Until very recently I had not heard of a Pipeline Emblisation Device (PED) for intracranial aneurysms, probably because it is a very new procedure and not well known in Australia. According to available information, the PED is specifically for wide-neck aneurysms which are not easily treatable by other methods.  While PEDs have been used in Europe since 2009, the USFDA only gave approval in the USA in April 2011. The FDA page gives very good information on the device and its intended use, however, it was still being called “new” in a December 2012 report in News Medical. EV3, an American company, provides an information booklet specifically on the PED which is excellent information for anyone diagnosed with a wide-necked aneurysm.

In Australia, while the PED procedure is being used, the Department of Health website notes it is still awaiting the draft DAP (Decision Analytical Protocol) from the “applicant”, whoever that may be. Certainly, that seems to be a lengthy process as evidenced by the Department of Health information on “Deadlines for a proposed decision analytical protocol”. Coviden, a US provider of the devices in Australia, only published final testing results in the US in June 2013, noting that “Investigators compared the Pipeline device to historical controls because no other blood flow diverting devices are available in the U.S. Effectiveness of stents has not been proven to FDA standards; and outcomes for surgical or other endovascular treatments have been suboptimal.” It is a little scary to read that in SA the Therapeutic Goods Administration (TGA) has issued a safety alert (although not a recall) for monitoring of aneurysms treated with PEDs in persons in aged care, a reminder that this procedure is still very new.

Overall, though, if you have a wide-necked aneurysm and are faced with the fact that traditional methods don’t historically work well with those, the PED is a light at the end of a rather bleak tunnel.
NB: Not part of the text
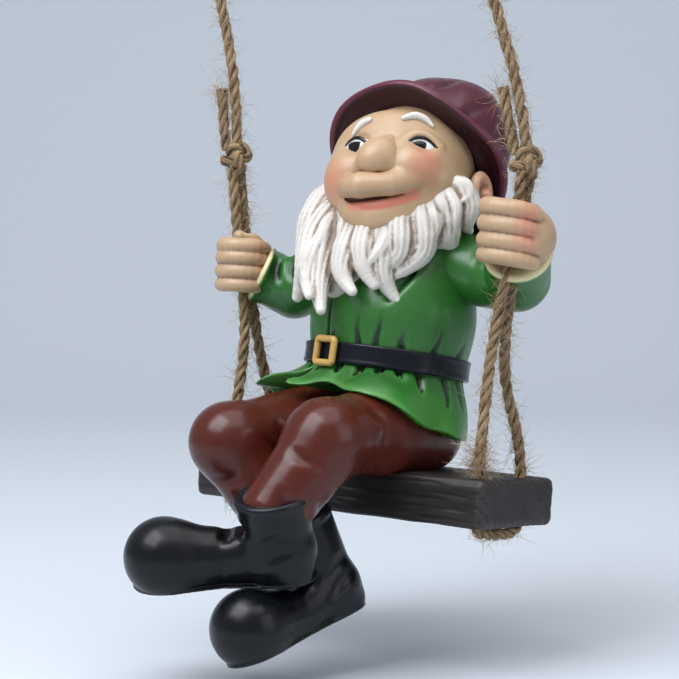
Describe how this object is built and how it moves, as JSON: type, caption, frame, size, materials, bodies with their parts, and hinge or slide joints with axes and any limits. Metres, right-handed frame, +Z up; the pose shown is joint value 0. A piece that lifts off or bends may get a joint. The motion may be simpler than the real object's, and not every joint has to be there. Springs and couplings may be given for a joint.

The US-based Brain Aneurysm Foundation has an exceptional booklet available on all aspects of aneurysms. In the absence of a similar resources in Australia, perhaps this booklet should be made freely available to every person in Australia who is diagnosed with a brain aneurysm, along with a list of Australian support resources, so others like me do not have to struggle to find the information which we so desperately need.